In the entries below, which lines run from the one containing "and drawn in" to the one containing "imported = [obj"? Copy exactly those lines, ends included, and no others.

::::

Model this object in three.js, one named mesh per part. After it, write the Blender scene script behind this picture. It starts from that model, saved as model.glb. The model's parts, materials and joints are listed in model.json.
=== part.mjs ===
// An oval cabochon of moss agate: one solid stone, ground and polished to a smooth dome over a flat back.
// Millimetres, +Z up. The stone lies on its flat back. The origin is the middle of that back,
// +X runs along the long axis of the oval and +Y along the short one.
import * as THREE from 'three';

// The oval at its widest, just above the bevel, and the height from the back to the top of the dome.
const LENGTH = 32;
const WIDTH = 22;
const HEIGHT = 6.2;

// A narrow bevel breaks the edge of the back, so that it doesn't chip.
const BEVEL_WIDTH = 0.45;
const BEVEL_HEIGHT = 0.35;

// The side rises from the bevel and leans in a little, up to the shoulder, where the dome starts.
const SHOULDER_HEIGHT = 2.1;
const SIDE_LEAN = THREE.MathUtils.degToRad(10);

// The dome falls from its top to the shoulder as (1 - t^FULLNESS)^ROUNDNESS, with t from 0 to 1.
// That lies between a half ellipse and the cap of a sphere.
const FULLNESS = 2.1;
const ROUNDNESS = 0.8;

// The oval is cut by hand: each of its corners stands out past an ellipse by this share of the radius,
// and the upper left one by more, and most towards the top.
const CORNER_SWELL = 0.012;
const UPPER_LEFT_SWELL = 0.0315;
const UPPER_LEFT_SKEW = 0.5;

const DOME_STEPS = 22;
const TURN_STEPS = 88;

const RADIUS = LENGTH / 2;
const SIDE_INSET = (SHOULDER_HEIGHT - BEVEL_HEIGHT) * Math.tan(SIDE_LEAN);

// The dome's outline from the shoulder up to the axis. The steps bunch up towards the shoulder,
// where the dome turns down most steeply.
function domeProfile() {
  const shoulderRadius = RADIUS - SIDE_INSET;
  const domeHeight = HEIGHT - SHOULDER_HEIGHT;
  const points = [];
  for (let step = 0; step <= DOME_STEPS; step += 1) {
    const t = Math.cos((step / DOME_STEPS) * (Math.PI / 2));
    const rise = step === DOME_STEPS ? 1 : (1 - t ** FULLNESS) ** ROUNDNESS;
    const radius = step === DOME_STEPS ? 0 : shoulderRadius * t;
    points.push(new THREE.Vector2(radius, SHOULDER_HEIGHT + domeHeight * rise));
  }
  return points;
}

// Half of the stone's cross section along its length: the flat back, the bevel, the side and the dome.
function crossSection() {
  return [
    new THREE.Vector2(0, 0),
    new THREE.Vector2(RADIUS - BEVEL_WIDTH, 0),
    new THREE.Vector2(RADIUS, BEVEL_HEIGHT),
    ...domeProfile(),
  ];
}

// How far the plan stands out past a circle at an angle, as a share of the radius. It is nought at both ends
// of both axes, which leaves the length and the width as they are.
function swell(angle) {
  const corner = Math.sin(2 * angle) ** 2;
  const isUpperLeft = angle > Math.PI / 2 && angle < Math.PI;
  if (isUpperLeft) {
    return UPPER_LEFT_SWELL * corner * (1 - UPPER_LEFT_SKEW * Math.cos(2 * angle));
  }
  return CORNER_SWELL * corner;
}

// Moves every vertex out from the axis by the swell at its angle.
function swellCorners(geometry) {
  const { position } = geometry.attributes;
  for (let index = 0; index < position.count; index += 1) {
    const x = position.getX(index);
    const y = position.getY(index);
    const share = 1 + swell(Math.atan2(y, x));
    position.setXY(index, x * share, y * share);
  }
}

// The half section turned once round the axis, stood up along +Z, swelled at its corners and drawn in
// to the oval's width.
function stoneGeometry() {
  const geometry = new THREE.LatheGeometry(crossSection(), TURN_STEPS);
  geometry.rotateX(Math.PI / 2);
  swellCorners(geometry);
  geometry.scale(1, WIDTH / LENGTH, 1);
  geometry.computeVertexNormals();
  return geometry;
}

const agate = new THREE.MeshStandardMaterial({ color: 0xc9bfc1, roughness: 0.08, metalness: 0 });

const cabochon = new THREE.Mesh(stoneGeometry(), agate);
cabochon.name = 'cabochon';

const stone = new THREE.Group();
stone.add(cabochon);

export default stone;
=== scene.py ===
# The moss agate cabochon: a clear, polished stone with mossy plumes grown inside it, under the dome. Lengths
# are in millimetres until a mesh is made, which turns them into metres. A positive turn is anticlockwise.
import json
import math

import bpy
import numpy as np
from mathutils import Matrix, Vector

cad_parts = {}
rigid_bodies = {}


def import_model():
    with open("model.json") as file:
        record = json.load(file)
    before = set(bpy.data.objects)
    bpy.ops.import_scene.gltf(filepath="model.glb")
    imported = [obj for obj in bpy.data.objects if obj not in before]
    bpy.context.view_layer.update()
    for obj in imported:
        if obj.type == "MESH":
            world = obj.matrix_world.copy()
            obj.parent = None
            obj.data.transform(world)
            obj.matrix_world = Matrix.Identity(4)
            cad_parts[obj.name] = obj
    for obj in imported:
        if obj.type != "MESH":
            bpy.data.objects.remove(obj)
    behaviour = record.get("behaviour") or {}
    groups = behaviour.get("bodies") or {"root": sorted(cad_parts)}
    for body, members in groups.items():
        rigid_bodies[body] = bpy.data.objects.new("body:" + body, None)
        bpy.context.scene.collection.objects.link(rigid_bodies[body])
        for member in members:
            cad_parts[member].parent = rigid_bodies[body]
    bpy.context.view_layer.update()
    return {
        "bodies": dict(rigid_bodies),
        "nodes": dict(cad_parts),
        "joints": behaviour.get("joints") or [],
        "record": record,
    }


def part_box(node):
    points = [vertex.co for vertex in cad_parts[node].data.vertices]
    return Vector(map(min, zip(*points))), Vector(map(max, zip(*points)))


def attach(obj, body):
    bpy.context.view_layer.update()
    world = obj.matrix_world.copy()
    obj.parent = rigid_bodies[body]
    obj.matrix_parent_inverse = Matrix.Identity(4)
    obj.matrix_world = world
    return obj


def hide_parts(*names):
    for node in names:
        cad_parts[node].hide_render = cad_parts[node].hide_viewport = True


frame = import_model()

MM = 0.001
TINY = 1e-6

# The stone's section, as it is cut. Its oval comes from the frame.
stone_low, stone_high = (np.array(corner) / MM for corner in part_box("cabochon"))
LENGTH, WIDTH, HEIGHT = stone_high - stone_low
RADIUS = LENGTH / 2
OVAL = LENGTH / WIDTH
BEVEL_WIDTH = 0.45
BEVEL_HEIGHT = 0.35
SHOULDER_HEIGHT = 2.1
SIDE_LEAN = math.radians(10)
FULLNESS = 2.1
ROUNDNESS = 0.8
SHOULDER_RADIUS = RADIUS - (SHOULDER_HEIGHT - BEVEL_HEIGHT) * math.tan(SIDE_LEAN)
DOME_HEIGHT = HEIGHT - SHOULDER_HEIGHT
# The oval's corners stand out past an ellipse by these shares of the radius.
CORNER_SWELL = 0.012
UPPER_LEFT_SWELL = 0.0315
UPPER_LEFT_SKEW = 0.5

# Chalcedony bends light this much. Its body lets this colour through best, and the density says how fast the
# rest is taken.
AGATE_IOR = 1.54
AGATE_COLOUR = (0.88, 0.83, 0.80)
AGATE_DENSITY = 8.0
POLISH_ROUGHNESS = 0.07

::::

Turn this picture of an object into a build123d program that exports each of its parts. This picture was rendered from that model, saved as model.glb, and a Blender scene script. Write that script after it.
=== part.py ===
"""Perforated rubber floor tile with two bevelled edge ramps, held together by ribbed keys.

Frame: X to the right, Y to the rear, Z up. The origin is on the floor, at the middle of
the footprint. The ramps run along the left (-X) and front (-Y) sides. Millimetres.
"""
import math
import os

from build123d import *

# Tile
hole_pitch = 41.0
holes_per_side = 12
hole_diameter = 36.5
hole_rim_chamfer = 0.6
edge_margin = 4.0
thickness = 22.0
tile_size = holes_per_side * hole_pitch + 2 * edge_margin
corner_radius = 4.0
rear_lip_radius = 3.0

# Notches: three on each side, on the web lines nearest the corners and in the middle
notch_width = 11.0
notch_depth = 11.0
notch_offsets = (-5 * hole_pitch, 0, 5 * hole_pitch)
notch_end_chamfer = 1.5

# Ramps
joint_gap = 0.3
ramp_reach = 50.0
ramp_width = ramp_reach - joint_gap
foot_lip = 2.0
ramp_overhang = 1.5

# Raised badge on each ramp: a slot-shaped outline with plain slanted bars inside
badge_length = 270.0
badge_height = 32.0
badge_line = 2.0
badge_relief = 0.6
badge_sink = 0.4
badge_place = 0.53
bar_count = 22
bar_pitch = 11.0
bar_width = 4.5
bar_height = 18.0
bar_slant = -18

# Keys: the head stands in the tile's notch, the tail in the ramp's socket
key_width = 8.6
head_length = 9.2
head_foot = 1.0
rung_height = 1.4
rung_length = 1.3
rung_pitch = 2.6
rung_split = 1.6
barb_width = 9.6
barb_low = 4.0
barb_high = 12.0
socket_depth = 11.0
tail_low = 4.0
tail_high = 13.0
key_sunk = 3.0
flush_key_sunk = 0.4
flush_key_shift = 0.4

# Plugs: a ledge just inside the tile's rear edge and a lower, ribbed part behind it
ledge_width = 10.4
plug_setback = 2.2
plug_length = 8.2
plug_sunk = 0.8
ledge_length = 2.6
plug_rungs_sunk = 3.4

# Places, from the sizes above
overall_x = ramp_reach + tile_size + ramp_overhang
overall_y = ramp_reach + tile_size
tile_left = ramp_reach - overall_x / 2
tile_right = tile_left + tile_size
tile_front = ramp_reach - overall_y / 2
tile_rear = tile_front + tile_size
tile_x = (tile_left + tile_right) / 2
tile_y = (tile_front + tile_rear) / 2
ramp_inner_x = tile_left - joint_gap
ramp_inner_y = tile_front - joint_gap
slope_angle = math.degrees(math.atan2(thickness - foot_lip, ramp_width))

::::

WRITTEN RESPONSE:
// The half section turned once round the axis, stood up along +Z, swelled at its corners and drawn in
// to the oval's width.
function stoneGeometry() {
  const geometry = new THREE.LatheGeometry(crossSection(), TURN_STEPS);
  geometry.rotateX(Math.PI / 2);
  swellCorners(geometry);
  geometry.scale(1, WIDTH / LENGTH, 1);
  geometry.computeVertexNormals();
  return geometry;
}

const agate = new THREE.MeshStandardMaterial({ color: 0xc9bfc1, roughness: 0.08, metalness: 0 });

const cabochon = new THREE.Mesh(stoneGeometry(), agate);
cabochon.name = 'cabochon';

const stone = new THREE.Group();
stone.add(cabochon);

export default stone;
=== scene.py ===
# The moss agate cabochon: a clear, polished stone with mossy plumes grown inside it, under the dome. Lengths
# are in millimetres until a mesh is made, which turns them into metres. A positive turn is anticlockwise.
import json
import math

import bpy
import numpy as np
from mathutils import Matrix, Vector

cad_parts = {}
rigid_bodies = {}


def import_model():
    with open("model.json") as file:
        record = json.load(file)
    before = set(bpy.data.objects)
    bpy.ops.import_scene.gltf(filepath="model.glb")
    imported = [obj for obj in bpy.data.objects if obj not in before]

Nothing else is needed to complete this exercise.